Sep, 14 2010

Please excuse my pun in the title of this report, but Garmin’s not too confident about the future of their mobile phone front in the face of today’s competition. Once upon a time, it was cool to want a Garmin navigation because – well – who wouldn’t want a phone with navigation features built in? Sadly for them, the market’s changed dramatically since they first stepped into the circle with Google Maps on one of the most popular mobile operating systems in the world making quick work of the competition. As Google continues to update their primary package – which includes an extensive suite of navigation and directions features for the drivers, walkers, and bikers alike – people are having trouble finding new novelty in a phone loaded with a traditional GPS and navigation suite.


Many argue that there’s still room for a phone like what Garmin provides in the Garminfone for T-Mobile – as Google Maps depends on a constant network connection to pull down certain satellite information – but that’s negated by a handful of readily available solutions in the Android market from major names such as CoPilot, NDrive, and more (and let’s not mention the custom solutions provided at the carrier level by the likes of Verizon, Sprint, and AT&T out of the box here in the states).

Garmin’s CFO Kevin Rauckman says that if they’re ultimately not successful – and that’s looking to be the case – they’ll have to “sit back and evaluate that and consider making the best decision” for their business.
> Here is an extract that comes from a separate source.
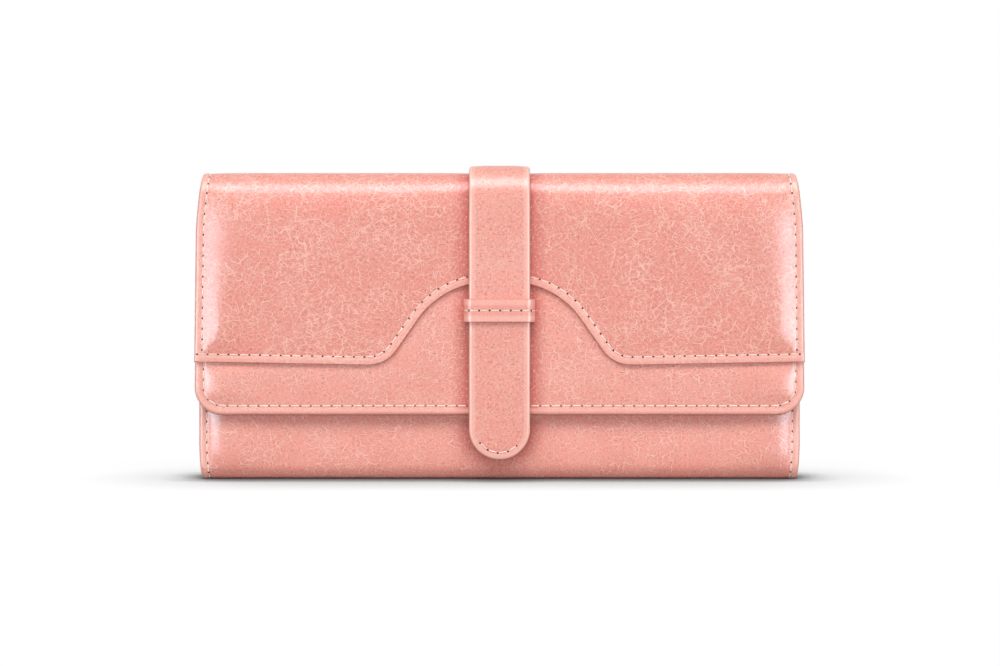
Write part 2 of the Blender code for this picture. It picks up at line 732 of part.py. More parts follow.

According to him, that decision will need to be made based on their performance within the next couple of quarters. I liked the idea of a Garminfone – and was ecstatic to hear they’d be continuing their efforts with Android – but the pieces to the puzzle just didn’t fall into their rightful places. Many of us here on an Android enthusiast site wouldn’t go near a Garminfone due to how crippled the true Android experience is, but many of us are a minority compared to the people their products are targeted at. Chalk it up to bad timing, bad marketing, or just plain bad luck.